3. De beoordeling van het verzoek
3.1 Uitgangspunt bij de beoordeling van het onderhavige derde wrakingsverzoek is het bepaalde in artikel 8:16 lid 4 van de Algemene wet bestuursrecht (Awb), inhoudende dat een volgend verzoek om wraking van dezelfde rechter niet in behandeling wordt genomen, tenzij feiten of omstandigheden worden voorgedragen die pas na het eerdere verzoek aan verzoeker bekend zijn geworden.
3.2 De door verzoekers aan hun wrakingsverzoek ten grondslag gelegde feiten zijn volgens hen alle in de eerste wrakingsprocedure ingebracht. De eerste wrakingskamer heeft volgens verzoekers echter verzuimd op die feiten een beslissing te nemen, om welke reden op grond van diezelfde feiten opnieuw de wraking van de rechter wordt verzocht. Dat de eerste wrakingskamer heeft verzuimd op de door verzoekers aangevoerde gronden te beslissen, kan naar het oordeel van de wrakingskamer niet worden aangemerkt als een "feit of omstandigheid die pas na het eerdere wrakingsverzoek aan verzoekers bekend is geworden" (art. 8:16 lid 4 Awb).

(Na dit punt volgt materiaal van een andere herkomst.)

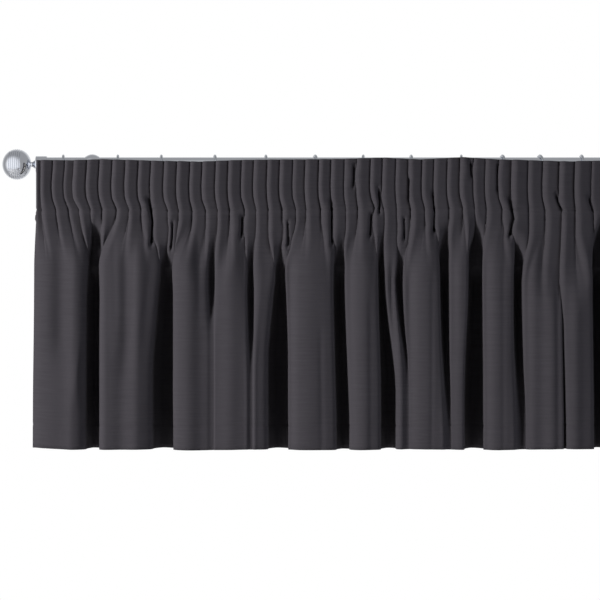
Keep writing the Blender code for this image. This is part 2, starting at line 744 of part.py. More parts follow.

Aldus beschouwd is sprake van een verkapt appel tegen de beslissing van de wrakingskamer van 11 maart 2011, waarvoor de wettelijke grondslag ontbreekt.
3.3 Verzoekers kunnen daarom in het door hen ingediende verzoek niet worden ontvangen. Het bepaalde in artikel 8:18 lid 2 Awb wordt buiten toepassing gelaten. Het in deze bepaling als vanzelfsprekend opgenomen recht op hoor en wederhoor is door de wetgever beschouwd als een debat over de gegrondheid van het verzoek. Aan dat onderzoek komt de rechtbank niet toe omdat het verzoek niet-ontvankelijk wordt verklaard.
4. Gelet op hetgeen hiervoor is overwogen zijn er termen te bepalen dat verdere wrakingsverzoeken van verzoekers, voor zover die verzoeken zich richten tot de rechter, niet in behandeling zullen worden genomen. Het wraken van de rechter dient te worden beschouwd als misbruik in de zin van art. 8:18 lid 4 Awb.
5. Op grond van het voorgaande wordt beslist als volgt.
BESLISSING
De rechtbank:
- verklaart verzoekers in hun verzoek niet-ontvankelijk;
- bepaalt dat een volgend verzoek van verzoekers of één van hen tot wraking van de rechter niet in behandeling zal worden genomen.
Aldus gegeven door mrs. J.A.J. Peeters, N.C.H.. Blankevoort en C.M. Berkhout, leden van de wrakingskamer en uitgesproken ter openbare terechtzitting van 17 juni 2011 in tegenwoordigheid van de griffier.
Tegen deze beslissing staat op grond van het bepaalde in artikel 8:18, vijfde lid, Awb, geen rechtsmiddel open.